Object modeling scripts
☆ ☆ ☆ ☆

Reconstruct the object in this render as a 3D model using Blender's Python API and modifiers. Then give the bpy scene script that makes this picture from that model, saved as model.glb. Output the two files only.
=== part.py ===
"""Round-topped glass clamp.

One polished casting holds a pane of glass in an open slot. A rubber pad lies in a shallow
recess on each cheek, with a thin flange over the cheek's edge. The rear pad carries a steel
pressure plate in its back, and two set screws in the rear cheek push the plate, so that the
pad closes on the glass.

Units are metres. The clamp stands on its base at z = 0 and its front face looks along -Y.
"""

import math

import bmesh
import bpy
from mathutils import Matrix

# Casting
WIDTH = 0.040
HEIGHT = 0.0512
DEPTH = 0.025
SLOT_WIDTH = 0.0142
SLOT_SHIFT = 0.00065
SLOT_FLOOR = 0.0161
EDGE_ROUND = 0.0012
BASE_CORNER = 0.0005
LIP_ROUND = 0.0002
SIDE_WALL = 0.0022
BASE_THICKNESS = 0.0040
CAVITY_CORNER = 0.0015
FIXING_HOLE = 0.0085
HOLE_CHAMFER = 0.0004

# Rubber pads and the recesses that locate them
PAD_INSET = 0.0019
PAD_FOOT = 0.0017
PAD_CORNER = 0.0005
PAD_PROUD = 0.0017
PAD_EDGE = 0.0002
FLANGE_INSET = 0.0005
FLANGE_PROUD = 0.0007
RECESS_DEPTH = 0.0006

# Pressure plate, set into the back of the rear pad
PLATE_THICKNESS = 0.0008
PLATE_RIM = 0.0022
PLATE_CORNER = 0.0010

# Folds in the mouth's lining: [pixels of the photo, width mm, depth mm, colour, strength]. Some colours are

☆ ☆ ☆ ☆

→ Task:
Copy out every entry again, exactly as it was given.

→ Correct answer:
Reconstruct the object in this render as a 3D model using Blender's Python API and modifiers. Then give the bpy scene script that makes this picture from that model, saved as model.glb. Output the two files only.
=== part.py ===
"""Round-topped glass clamp.

One polished casting holds a pane of glass in an open slot. A rubber pad lies in a shallow
recess on each cheek, with a thin flange over the cheek's edge. The rear pad carries a steel
pressure plate in its back, and two set screws in the rear cheek push the plate, so that the
pad closes on the glass.

Units are metres. The clamp stands on its base at z = 0 and its front face looks along -Y.
"""

import math

import bmesh
import bpy
from mathutils import Matrix

# Casting
WIDTH = 0.040
HEIGHT = 0.0512
DEPTH = 0.025
SLOT_WIDTH = 0.0142
SLOT_SHIFT = 0.00065
SLOT_FLOOR = 0.0161
EDGE_ROUND = 0.0012
BASE_CORNER = 0.0005
LIP_ROUND = 0.0002
SIDE_WALL = 0.0022
BASE_THICKNESS = 0.0040
CAVITY_CORNER = 0.0015
FIXING_HOLE = 0.0085
HOLE_CHAMFER = 0.0004

# Rubber pads and the recesses that locate them
PAD_INSET = 0.0019
PAD_FOOT = 0.0017
PAD_CORNER = 0.0005
PAD_PROUD = 0.0017
PAD_EDGE = 0.0002
FLANGE_INSET = 0.0005
FLANGE_PROUD = 0.0007
RECESS_DEPTH = 0.0006

# Pressure plate, set into the back of the rear pad
PLATE_THICKNESS = 0.0008
PLATE_RIM = 0.0022
PLATE_CORNER = 0.0010

# Folds in the mouth's lining: [pixels of the photo, width mm, depth mm, colour, strength]. Some colours are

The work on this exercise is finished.